■ Exercise objective
Within the material below, transcribe exactly the lines from the one holding "for number, (lower, angle)" through the one holding "obj.parent = None", keeping both ends and skipping the rest.

★ ★ ★ ★ ★ ★ ★

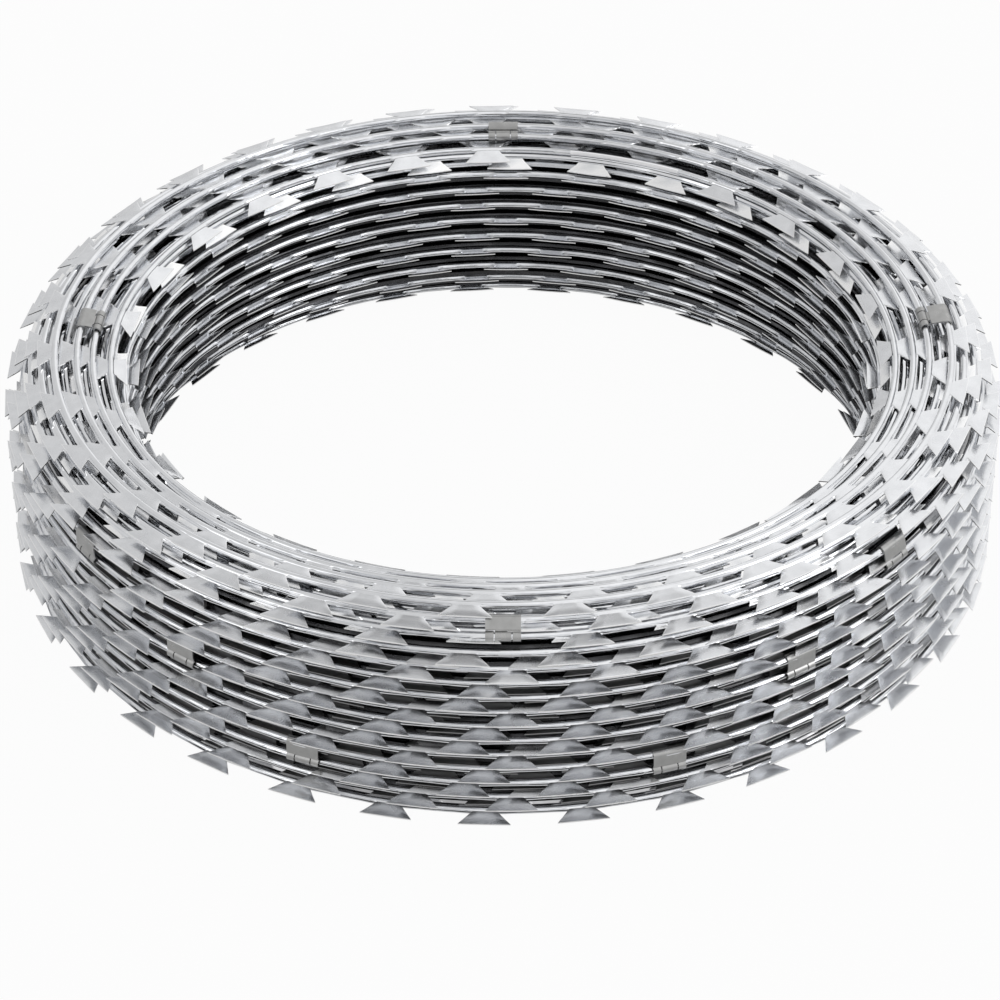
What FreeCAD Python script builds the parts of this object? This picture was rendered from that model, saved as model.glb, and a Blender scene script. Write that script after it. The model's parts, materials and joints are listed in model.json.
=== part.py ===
import FreeCAD, Part
import math
import os

# Concertina razor wire coil, closed up and lying flat.
# Millimetres. +Z is the coil's axis, and the origin is the middle of the coil on the floor.

# Overall size
tip_radius = 225.0          # outermost barb tips: a 450 mm coil
bundle_width = 45.2         # from the outside wall's turns to the turns round the bore

# The strand: tape crimped round a spring-steel wire
strand_width = 3.0
barb_pitch = 40.4           # along the strand, from one pair of barbs to the next
barb_length = 22.0          # long cutting edge
barb_neck = 9.8             # width where the barb leaves the strand
barb_reach = 6.4            # from the strand to the cutting edge
barb_thickness = 0.6        # where it leaves the strand; it thins to its cutting edge
root_sink = 0.6             # how far a barb runs into its strand
wall_droop = 11.0           # degrees that the barbs of the upright wall hang down
shoulder_droop = 7.0
crown_droop = (4.0, 2.0, 5.0, 0.0)
rim_droop = 30.0            # the crown's last turn has barbs on both sides; these hang into the bore
bore_droop = -24.0          # below it they point inwards and up

# How the turns are stacked
wall_turns = 11             # rows on the upright outside wall
turn_rise = 7.5             # from one row to the next
turn_clearance = 0.1        # between a turn and the turns it lies against
stagger = (-2.0, 0.9, -4.2)  # degrees, where the barbs of three rows in a row start; then again

# Rounded shoulder and domed crown: each turn's inset from the wall and lift above its last row
shoulder_steps = ((1.6, 6.9), (5.3, 12.7), (10.2, 17.4))
crown_steps = ((15.9, 20.6), (25.7, 18.8), (32.7, 17.0), (40.5, 13.9))

# Inside wall: rows below the crown's last turn, down to a heel that slopes away from the bore
bore_rows = 9
bore_drop = 10.9            # from the crown's last turn to the first row
bore_rise = 8.8
bore_stagger = (179.5, 184.5, 185.2)
heel_width = 16.0
heel_height = 24.0

# Clips: thin sheet bent round two neighbouring turns, as (lower turn of the pair, angle)
clip_width = 13.5
clip_sheet = 0.8
clip_clearance = 0.15
clip_lip_tuck = 0.8         # how far its lips reach behind the middle of the strand
clip_to_barb = 2.0
clip_places = (
    (15, 180.0), (14, 94.0), (15, -94.0),
    (12, 0.0), (10, 49.0), (9, 125.0), (9, -54.0), (9, -126.0),
    (6, -38.0), (6, 34.5), (6, 107.0), (6, 179.0), (6, -110.0),
    (2, -22.4), (2, 18.4), (2, 162.0), (2, -166.0),
)

half = strand_width / 2
wall_radius = tip_radius - barb_reach * math.cos(math.radians(wall_droop)) - half
wall_top = half + (wall_turns - 1) * turn_rise
bore_turn_radius = wall_radius - bundle_width
up = FreeCAD.Vector(0, 0, 1)
across = FreeCAD.Vector(1, 0, 0)
centre = FreeCAD.Vector(0, 0, 0)


def heel_shift(height):
    """How far the inside wall has moved away from the bore at this height."""
    return heel_width * max(0.0, heel_height - height) / heel_height


def place_turns():
    """Radius, height, barb droop and zone of every barbed turn: up the wall, over the crown, down the bore."""
    turns = []
    for row in range(wall_turns):
        turns.append((wall_radius, half + row * turn_rise, wall_droop, "wall"))
    for inset, lift in shoulder_steps:
        turns.append((wall_radius - inset, wall_top + lift, shoulder_droop, "shoulder"))
    for (inset, lift), droop in zip(crown_steps, crown_droop):
        turns.append((wall_radius - inset, wall_top + lift, droop, "crown"))
    first_row = turns[-1][1] - bore_drop
    for row in range(bore_rows):
        height = first_row - row * bore_rise
        turns.append((bore_turn_radius + heel_shift(height + half), height, bore_droop, "bore"))
    return turns


def barb_count(radius):
    """The pitch along the strand fixes how many barbs a turn has."""
    return round(2 * math.pi * radius / barb_pitch)


def corner_radius(radius, count):
    """A turn runs straight past each barb, at this radius; the corners between its runs stand further out."""
    return radius / math.cos(math.pi / count)


def straight_sided_ring(radius, count, start):
    """Closed outline with one straight run for each barb; the runs' middles lie at the given radius."""
    corner = corner_radius(radius, count)
    points = []
    for step in range(count + 1):
        angle = math.radians(start + (step + 0.5) * 360.0 / count)
        points.append(FreeCAD.Vector(corner * math.sin(angle), -corner * math.cos(angle), 0))
    return Part.Face(Part.makePolygon(points))


def barb(radius, height, angle, droop, side):
    """One trapezoid blade with its root in the strand; side is 1 outwards or -1 towards the bore."""
    flare = (barb_length - barb_neck) / 2 / barb_reach
    root_half = barb_neck / 2 - root_sink * flare
    tip_half = barb_length / 2
    outline = ((-root_half, -root_sink), (root_half, -root_sink), (tip_half, barb_reach), (-tip_half, barb_reach))
    points = [FreeCAD.Vector(x, -out * side, -barb_thickness) for x, out in outline]
    plate = Part.Face(Part.makePolygon(points + points[:1])).extrude(up * barb_thickness * 2)
    wedge = ((-root_sink, barb_thickness / 2), (barb_reach, 0.0), (-root_sink, -barb_thickness / 2))
    points = [FreeCAD.Vector(-tip_half, -out * side, z) for out, z in wedge]
    plate = plate.common(Part.Face(Part.makePolygon(points + points[:1])).extrude(across * barb_length))
    plate.rotate(centre, across, droop * side)
    plate.translate(FreeCAD.Vector(0, -(radius + side * half), height))
    plate.rotate(centre, up, angle)
    return plate


def under_a_clip(angle, radius, clip_angles):
    """A barb that would lie under a clip is pressed flat below it, so the turn has none there."""
    keep_out = math.degrees((clip_width / 2 + barb_neck / 2 + clip_to_barb) / radius)
    for clip_angle in clip_angles:
        apart = abs((angle - clip_angle + 180.0) % 360.0 - 180.0)
        if apart < keep_out:
            return True
    return False


def barbed_turn(index, turns):
    """One turn of the strand: its straight runs, fused with the barbs along it on one side or both."""
    radius, height, droop, zone = turns[index]
    count = barb_count(radius)
    start = (bore_stagger if zone == "bore" else stagger)[index % len(stagger)]
    clip_angles = [angle for lower, angle in clip_places if index in (lower, lower + 1)]
    outside = straight_sided_ring(radius + half, count, start)
    inside = straight_sided_ring(radius - half, count, start)
    strand = outside.cut(inside).extrude(up * strand_width)
    strand.translate(up * (height - half))
    hang = [(-1, droop)] if zone == "bore" else [(1, droop)]
    if index == len(turns) - bore_rows - 1:
        hang.append((-1, rim_droop))
    barbs = []
    for step in range(count):
        angle = start + step * 360.0 / count
        if not under_a_clip(angle, radius, clip_angles):
            barbs.extend(barb(radius, height, angle, lean, side) for side, lean in hang)
    return strand.multiFuse(barbs)


def many_sided_ring(outline, sides, start):
    """Solid ring with this (corner radius, height) outline; start is the middle of one of its flat sides."""
    faces = []
    for step in range(sides):
        ends = [math.radians(start + (step + offset) * 360.0 / sides) for offset in (-0.5, 0.5)]
        for lower, upper in zip(outline, outline[1:] + outline[:1]):
            corners = ((lower, ends[0]), (lower, ends[1]), (upper, ends[1]), (upper, ends[0]))
            points = [FreeCAD.Vector(r * math.sin(a), -r * math.cos(a), z) for (r, z), a in corners]
            faces.append(Part.Face(Part.makePolygon(points + points[:1])))
    shell = Part.makeShell(faces)
    shell.sewShape()
    solid = Part.Solid(shell)
    if solid.Volume < 0:
        solid.reverse()
    return solid.removeSplitter()


def wound_core(turns):
    """The turns inside the bundle, as one solid with its bore; the barbed turns lie on it all round.
    Towards the bore its top goes down in steps, each cut back for the barbs of the next turn. In a wider
    bundle a ledge below the barbs of the crown's last turn carries on to the rows of the inside wall."""
    seat = half + turn_clearance
    sides = barb_count(wall_radius)
    inside = corner_radius(bore_turn_radius + half, barb_count(bore_turn_radius)) + turn_clearance
    inside = corner_radius(inside, sides)
    outline = [(wall_radius - seat, 0.0), (wall_radius - seat, wall_top)]
    skin = turns[wall_turns:-bore_rows]
    for place, (radius, height, droop, zone) in enumerate(skin):
        edge = max(radius - seat, inside)
        if outline[-1][1] > height - seat:
            outline.append((outline[-1][0], height - seat))
        if place + 1 < len(skin) and skin[place + 1][1] < height:
            barb_tips = math.hypot(skin[place + 1][0] + half + barb_reach, barb_length / 2)
            edge = corner_radius(barb_tips + turn_clearance, sides)
        outline.append((edge, height - seat))
    if edge > inside:
        ledge = skin[-1][1] - half - barb_reach * math.sin(math.radians(rim_droop)) - turn_clearance
        outline.append((edge, ledge))
        outline.append((inside, ledge))
    outline.append((inside, heel_height))
    outline.append((inside + heel_width, 0.0))
    start = sum(stagger) / len(stagger) + 180.0 / sides
    return many_sided_ring(outline, sides, start)


def clip(lower, angle, turns):
    """A sheet sleeve, open towards the bundle, whose lips hold two neighbouring turns together."""
    first = turns[lower]
    second = turns[lower + 1]
    span = math.hypot(second[0] - first[0], second[1] - first[1])
    along = ((second[0] - first[0]) / span, (second[1] - first[1]) / span)
    out = (along[1], -along[0])
    corners = []
    for radius, height, droop, zone in (first, second):
        for r in (radius - half, corner_radius(radius + half, barb_count(radius))):
            for z in (height - half, height + half):
                corners.append((r, z))
    runs = [r * along[0] + z * along[1] for r, z in corners]
    low = min(runs) - clip_clearance
    high = max(runs) + clip_clearance
    face = max(r * out[0] + z * out[1] for r, z in corners) + clip_clearance
    lip = first[0] * out[0] + first[1] * out[1] - clip_lip_tuck
    section = (
        (low - clip_sheet, lip), (low - clip_sheet, face + clip_sheet),
        (high + clip_sheet, face + clip_sheet), (high + clip_sheet, lip),
        (high, lip), (high, face), (low, face), (low, lip),
    )
    points = []
    for run, depth in section:
        r = run * along[0] + depth * out[0]
        z = run * along[1] + depth * out[1]
        points.append(FreeCAD.Vector(-clip_width / 2, -r, z))
    sleeve = Part.Face(Part.makePolygon(points + points[:1])).extrude(across * clip_width)
    sleeve.rotate(centre, up, angle)
    return sleeve


def save(shape, name):
    """One closed solid per file."""
    if len(shape.Solids) != 1 or not shape.isValid():
        raise ValueError(name + " is not one valid solid")
    solid = shape.Solids[0]
    solid.exportStep("parts/" + name + ".step")
    print(name, round(solid.Volume), "mm3")


os.makedirs("parts", exist_ok=True)
turns = place_turns()
save(wound_core(turns), "wound_core")
for index in range(len(turns)):
    save(barbed_turn(index, turns), "%s_turn_%02d" % (turns[index][3], index + 1))
for number, (lower, angle) in enumerate(clip_places):
    save(clip(lower, angle, turns), "clip_%02d" % (number + 1))
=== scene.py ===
import math
import bmesh
import bpy
import numpy as np
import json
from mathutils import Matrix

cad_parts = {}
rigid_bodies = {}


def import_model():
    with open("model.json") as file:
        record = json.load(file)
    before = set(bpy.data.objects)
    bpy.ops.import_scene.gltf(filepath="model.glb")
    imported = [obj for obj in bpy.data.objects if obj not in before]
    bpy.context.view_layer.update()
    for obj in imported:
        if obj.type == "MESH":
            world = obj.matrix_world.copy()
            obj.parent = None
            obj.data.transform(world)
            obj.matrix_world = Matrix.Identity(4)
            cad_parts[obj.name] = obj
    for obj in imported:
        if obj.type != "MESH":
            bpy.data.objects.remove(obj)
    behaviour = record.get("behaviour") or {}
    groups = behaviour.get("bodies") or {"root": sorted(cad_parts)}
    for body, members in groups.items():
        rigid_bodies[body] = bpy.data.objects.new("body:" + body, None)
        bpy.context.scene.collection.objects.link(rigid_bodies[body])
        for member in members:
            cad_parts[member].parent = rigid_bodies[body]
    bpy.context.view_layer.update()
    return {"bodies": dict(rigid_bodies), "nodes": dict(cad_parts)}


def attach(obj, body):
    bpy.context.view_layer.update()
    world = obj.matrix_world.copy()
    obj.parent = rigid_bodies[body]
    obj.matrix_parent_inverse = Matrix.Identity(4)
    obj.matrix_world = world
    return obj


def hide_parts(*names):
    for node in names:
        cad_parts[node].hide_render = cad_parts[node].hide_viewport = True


# Concertina razor wire coil: steel tape with trapezoid barbs, crimped round a spring wire,
# wound flat into a ring and held by folded clips. Metres, +Z is the coil's axis.
# Angles start at the front (-Y) and grow towards +X.
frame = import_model()
print("frame loaded")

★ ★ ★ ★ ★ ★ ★

■ Response below
for number, (lower, angle) in enumerate(clip_places):
    save(clip(lower, angle, turns), "clip_%02d" % (number + 1))
=== scene.py ===
import math
import bmesh
import bpy
import numpy as np
import json
from mathutils import Matrix

cad_parts = {}
rigid_bodies = {}


def import_model():
    with open("model.json") as file:
        record = json.load(file)
    before = set(bpy.data.objects)
    bpy.ops.import_scene.gltf(filepath="model.glb")
    imported = [obj for obj in bpy.data.objects if obj not in before]
    bpy.context.view_layer.update()
    for obj in imported:
        if obj.type == "MESH":
            world = obj.matrix_world.copy()
            obj.parent = None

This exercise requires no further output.